A minor league baseball team is, among other things, a summer entertainment option in smaller markets that do not have major professional sports. It is a reason for people to go downtown on a Tuesday night in July. It is a place where families can afford to take their kids to a professional game, because minor league tickets cost a fraction of major league prices and the experience, the atmosphere, the connection to the game, is genuinely good.

It is also a feeder for the next generation of baseball fans. The kid who grows up going to Low-A games in his hometown is more likely to become a lifelong baseball fan than the kid who only ever watches on television. Minor league baseball was MLB's best grassroots fan development tool, and they contracted it to save money on player development.

The cities that lost teams did not get a check. They did not get a mitigation payment or a community benefit fund. They got a press release about modernization and a website where they could look up which nearby affiliated team they might drive to instead. Burlington is a long drive from anywhere with affiliated baseball now.

What the minor leagues look like now

The 120 remaining affiliated teams play in better facilities than many of the 160 used to. MLB instituted facility standards that required teams to upgrade or face losing their affiliations. Some old parks got renovations. Some cities built new stadiums. The playing conditions and clubhouse quality at most affiliated parks improved meaningfully between 2020 and today.

Player salaries also improved after a legal settlement and subsequent collective bargaining. Minor leaguers now make more than they did in 2019. The minimum went up substantially. Some higher-level players make real salaries now. These are genuine improvements to a system that was genuinely exploitative for a very long time.

The 40 cities that lost their teams are not interested in any of this. Their parks sit vacant or have been converted to other uses. Their summer ritual is gone. The kids in those cities are growing up without the thing that made baseball feel accessible and personal and local in a way that watching ESPN never will.

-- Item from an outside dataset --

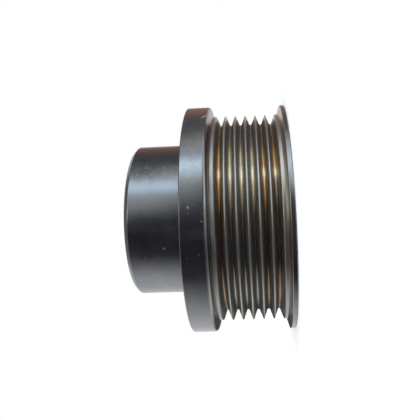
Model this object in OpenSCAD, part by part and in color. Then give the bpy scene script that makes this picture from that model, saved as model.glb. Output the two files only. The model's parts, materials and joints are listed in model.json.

The thing about baseball and small cities

Baseball is the only major American sport with deep roots in small-market communities. The NFL has 32 teams in 32 major markets. The NBA has 30. The NHL has 32. Minor league baseball had 160 teams in 160 communities, many of them mid-sized or smaller cities that would never qualify for a major professional franchise.

That reach was not an accident of history. It was part of what baseball was. The sport grew up in a pre-television era when the way you connected with a team was by going to see them play. Minor league teams existed in small cities because those cities wanted professional baseball and were willing to support it, and because the major league system needed places to develop players. The interests aligned. The relationship lasted over a century.

When MLB contracted the minor leagues, they were not just cutting costs. They were cutting the roots that connected the sport to communities that would never be covered by major league teams. The calculation was probably rational from a pure business standpoint. Forty teams worth of player development costs are real money. The communities that lost those teams are not MLB's direct customers anyway.

But rational and right are not the same thing. The sport that claims to be America's pastime decided that 40 communities' worth of that pastime was not worth the expense. And now those communities have something they cannot get back: the summer before, when professional baseball was local and affordable and theirs.

Centennial Field in Burlington still stands. Still smells like old wood and summer evenings. The Lake Monsters still play there in an independent league, still draw a few thousand fans on a good night. But it is not the same thing. The kids in the stands are not watching players who might someday start at Fenway. The connection to the larger baseball world is severed.

MLB made a business decision. That is all it was to them. To Burlington it was something else entirely. And the gap between those two ways of looking at the same event is, I think, the most honest summary of what professional sports actually is and has always been.